The score of 28 shows, that customer relationship with customers is important. However Hein and Mann do not show empathy towards customers. This in turn results in low turnover of customers. 2. Industry analysis of Hein and Mann Threat of new entrants There are many barriers that include high entry costs, in this case new entries in the furniture business would not succeed because heavy investment is required in marketing and purchasing equipment. This is an advantage for Hein and Mann as there have a guaranteed higher position in the industry.

This is so because there have been operating in the industry for a long time and have vast experience, equipment, loyal customers and clients are aware of them in the market place. Hence the extent to which barriers to entry exist, the more difficult it is for other furniture firms to enter the market, therefore, Hein and Mann can make relatively high profits. Bargaining power of suppliers Hein and Mann as suppliers produce exclusive and quality pine furniture, this in turn makes them acquire a distinctive image in the industry.

It could be difficult for dealers to switch to other suppliers in the industry because of the loyalty of customers to Hein and Mann furniture, therefore Hein and Mann would make profit because there are few alternatives of furniture firms that dealers would switch to. Competitive Intensity or rivalry Hein and Mann is faced with rivalry as there is increase of competition between existing firms, this proves to be a challenge to generate high profit because companies such as Furniture City and Beares are opting to switch to other suppliers that provide discounts and value customer relationships.

Threats from substitute of buyers Hein and Mann customers, such as beares and Furniture City have shown the ease with which they can switch to another supplies of furniture. This is so because customers perceive other alternatives to be similar to Hein and Mann furniture.

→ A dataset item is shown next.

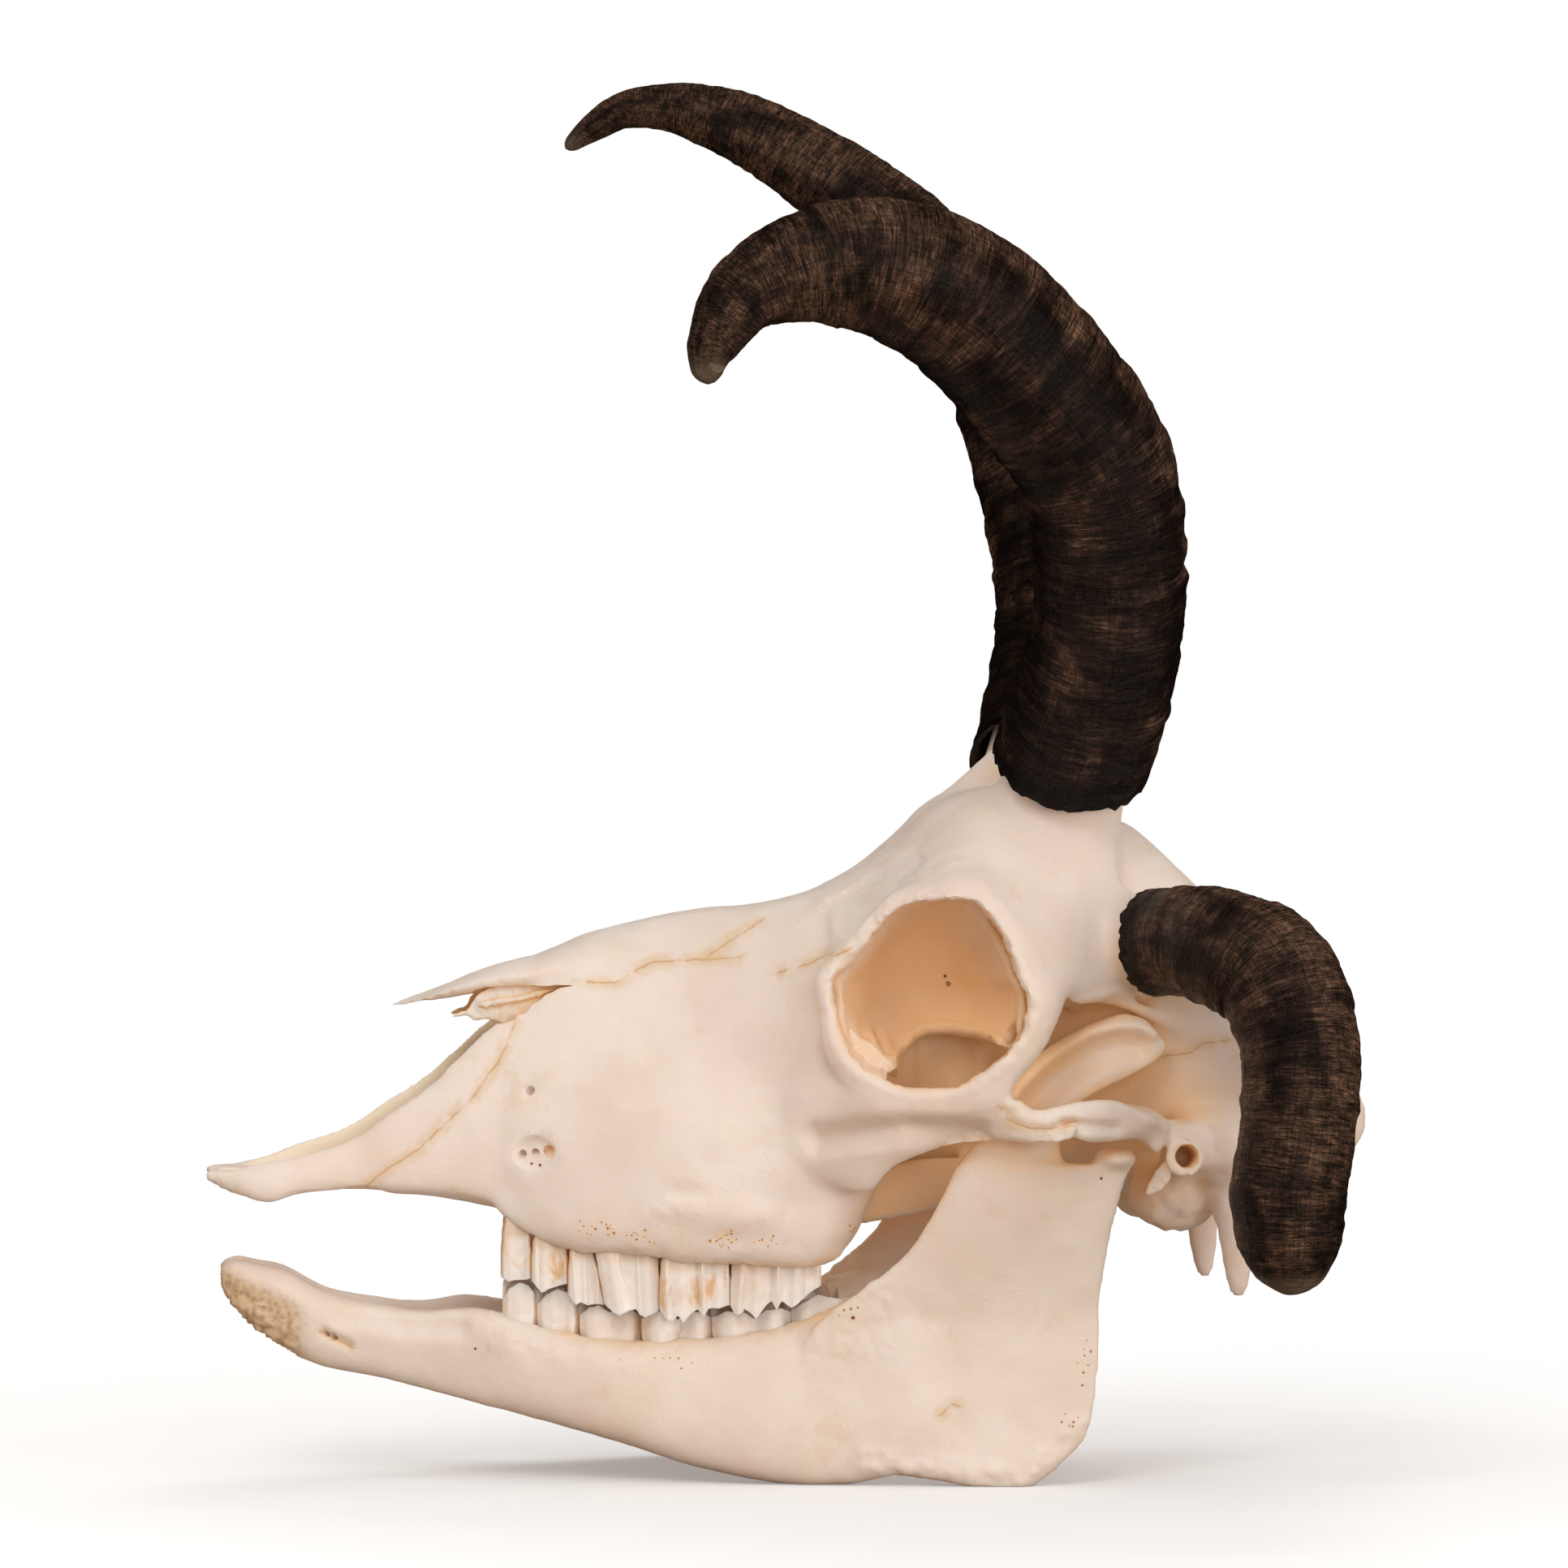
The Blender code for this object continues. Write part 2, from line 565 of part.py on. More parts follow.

The furniture industry for Hein and Mann is attractive, as there have experience in the industry and understand the market in which there are operating in. 3. Market Orientation

Market orientation is defined as is an organisational culture dedicated to delivering superior customer value, that is concentrating on designing and selling products that satisfy customer needs in order to be profitable, (Gronroos, 2010). In relation to the case study on Hein and Mann, it is evident that there do not value customers as there show no empathy and provide slow services and do not consider to implement new strategies such as offering discounts such as their competitors. However the products that they design are of high quality which shows that they sell products that satisfy their target markets.

Advantages of market orientation * According to Wang & Ahmed (2009) an organisation that is market oriented has improved market-sensing capabilities and thus improved market responsiveness, particularly in more hostile and unpredictable environments. * An organisation through market research will have a strong understanding of the needs of the customer and this would reduce product failure as new products have a greater chance of gaining success in the market, (Modi & Mishra, 2010). An organisation that is market oriented is flexible to changes in the environment as it enables to adapt and adjust successfully, (Wang &Ahmed, 2009). Disadvantages of market orientation * For an organisation to be market oriented it is highly expensive. As extensive market research, to understand the market need to be conducted, (Gronroos, 2010). * An organisation has to constantly change internally as needs of the market are met. * Risk of underestimating the market and the consumer can be a result of market orientation, which might led to product failure.